There was a raw juice and vegan salad place nearby that was, improbably, really good, but it constituted a big splurge for Bev: the salads and juices were all in the eleven- to fifteen-dollar range. But for the first time in a while Bev felt like spending money, not because she had any more of it than usual—in fact, if she didn’t pick up a temp assignment this week, she was going to bounce her rent check—but because the future seemed promising in some inchoate way. She felt genuinely uncertain about her pregnancy, but also newly confident that whatever she decided would turn out to be right.

As she stood in line at the juice bar, she checked her phone: no emails, no texts, no missed calls from Amy. They hadn’t hung out since they got back from Margaretville over a week ago. Sally had texted her a few times, not about anything in particular, just older-person-style sentiments like “Hope your Monday’s not too much of a Monday” and stuff like that. Bev had appreciated it. She wondered if maybe she could just ask Sally for a check. Not for a lot, for like five hundred dollars, just to give herself some breathing room. She felt as if she probably could.

After she placed her order and settled into a seat to wait for it, she became aware that a beautiful woman with a huge amount of curly black hair was watching her from the next table over, and with a shock she realized why the woman was familiar: it was her favorite professor from her one year of grad school, Elise. “Beverly Tunney! Oh my god! I’m so delighted to see you here! How are you?” Without waiting for an answer, Elise swooped Bev into a bosomy hug.

“I’m good! It’s really good to see you!”

“Isn’t this place amazing? I love what they do with nuts.”
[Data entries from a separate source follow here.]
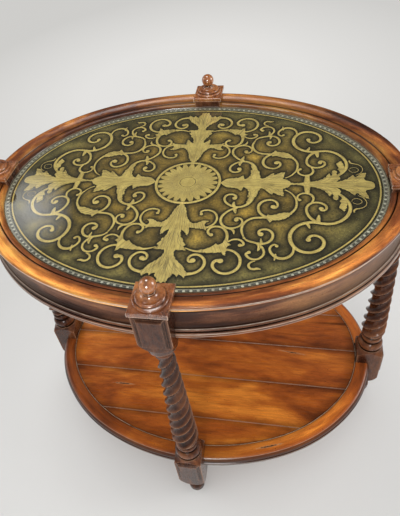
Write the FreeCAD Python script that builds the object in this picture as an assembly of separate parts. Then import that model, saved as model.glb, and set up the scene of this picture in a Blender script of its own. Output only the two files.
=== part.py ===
import FreeCAD, Part
import math
import os

Vector = FreeCAD.Vector
UP = Vector(0, 0, 1)
HALF_TURN = math.pi
FULL_TURN = 2 * math.pi
quarter_turn = 90

# The two levels above the floor, in millimetres, and the heights that are measured from them
panel_level = 620.0
shelf_level = 142.0
apron_drop_below_panel = 50.5
block_drop_below_apron = 27.5
collar_height = 23.0
block_rise_above_shelf = 30.0
block_drop_below_border = 52.0
base_turning_height = 56.0

# The oval that every rail, board and the glass follow: the edge of the glass opening
oval_half_length = 333.0
oval_half_width = 252.0
end_curve_power = 0.86
side_curve_power = 0.89
middle_curve_share = 0.433

# Decorated panel, its brass line, the beaded border, the glass and the board below
panel_thickness = 1.5
sub_top_thickness = 12.0
glass_thickness = 4.0
glass_arris = 0.8
glass_gap = 0.5
bead_border_height = 1.5
bead_border_width = 9.0
brass_line_inset = 14.0
brass_line_width = 2.4
brass_line_depth = 0.8
brass_line_stand = 0.2

# Moulded rim round the glass
rim_width = 35.0
rim_rise = 17.5
rim_seat_width = 8.0
rim_seat_thickness = 6.5
rim_tongue_width = 10.0
rim_joint_share = 0.24
rim_fillet_shares = [(0.89, 0.24), (0.89, 0.46), (0.95, 0.48), (0.95, 0.70), (1.0, 0.73)]
rim_top_shares = [(1.0, 0.90), (0.92, 1.0, 0.2), (0.62, 0.80, 0.05), (0.32, 0.64, -0.06), (0.28, 0.50),
                  (0.25, 0.58), (0.04, 0.42, 0.12), (0.0, 0.34)]

# Apron below the rim: a cove over a bead and a lower nosing
apron_cove_shares = [(0.97, 0.0), (1.0, 0.03, 0.2), (1.0, 0.10), (0.95, 0.155, 0.2), (0.88, 0.165),
                     (0.88, 0.18), (0.89, 0.26, 0.45), (0.89, 0.285), (0.83, 0.295), (0.81, 1.0, -0.14)]

# Leg blocks, their raised panels and the cap plates
block_size = 52.0
block_clear = 0.3
block_corner_relief = 0.6
panel_margin = 4.2
panel_step_heights = (1.6, 2.6)
panel_step_slopes = (1.4, 2.0)
upper_panel_top_margin = 4.0
upper_panel_base_margin = 25.0
lower_panel_top_margin = 3.0
lower_panel_base_margin = 41.0
cap_overhang = 2.5
cap_gap_above_rim = 0.5
cap_thickness = 6.5
cap_edge_radius = 1.2

# Turned stretches of the leg
upper_shoulder_height = 36.5
upper_shoulder_bulge_share = 0.12
upper_lip_height = 13.0
upper_lip_relief = 1.8
collar_radius = 15.6
collar_shares = [(0.86, 0.0), (0.88, 0.05), (0.88, 0.42, 0.22), (0.78, 0.46), (0.80, 1.0, -0.1)]
base_turning_relief = 1.0
base_turning_shares = [(1.0, 0.0), (1.0, 0.025), (0.84, 0.047), (0.80, 0.50, 0.23), (0.72, 0.523),
                       (0.70, 0.583), (0.70, 0.893, 0.27), (0.64, 0.917), (0.74, 1.0, -0.1)]
lower_dish_height = 9.0
lower_dish_bulge_share = -0.08
lower_shoulder_height = 34.0
lower_shoulder_bulge_share = 0.14
ankle_radius = 15.0

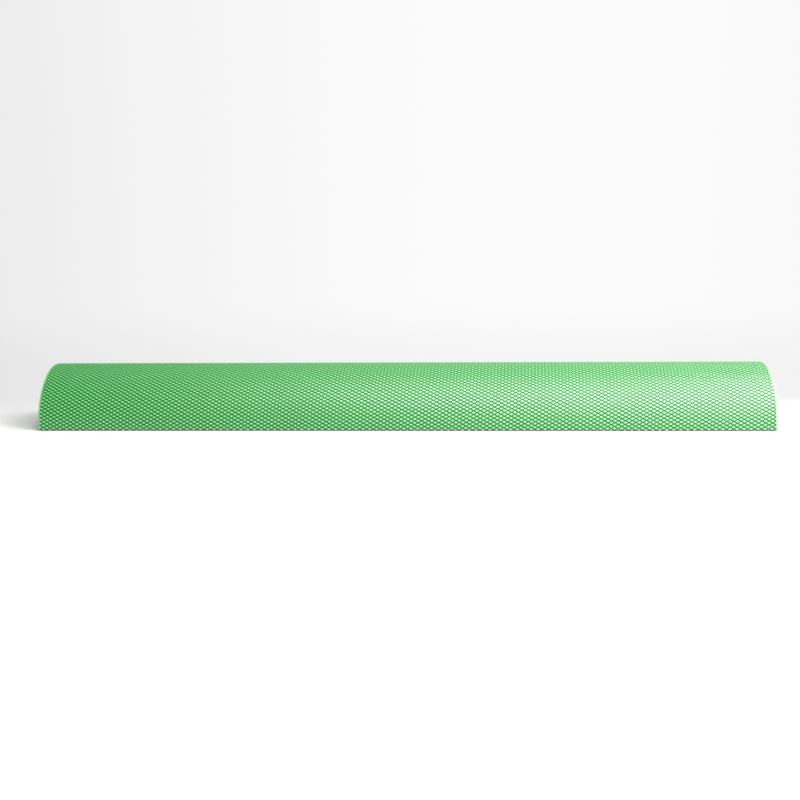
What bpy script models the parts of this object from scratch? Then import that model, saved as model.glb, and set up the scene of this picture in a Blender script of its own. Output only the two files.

“Totally.” They beamed at each other. Elise had written several well-received books and was married to a banker, but despite being successful, beautiful, and rich, she’d been Bev’s nicest teacher by far. Or maybe that was why she’d been nice: teaching was a lark for her, whereas for everyone else, you could tell, it was a burdensome and ill-compensated necessity. The sense that her teachers were marking time and that they thought checks were the most important thing she and her fellow students were writing had been a big part of why Bev had left school. But Elise had been so encouraging that Bev felt slightly guilty about not living up to her expectations.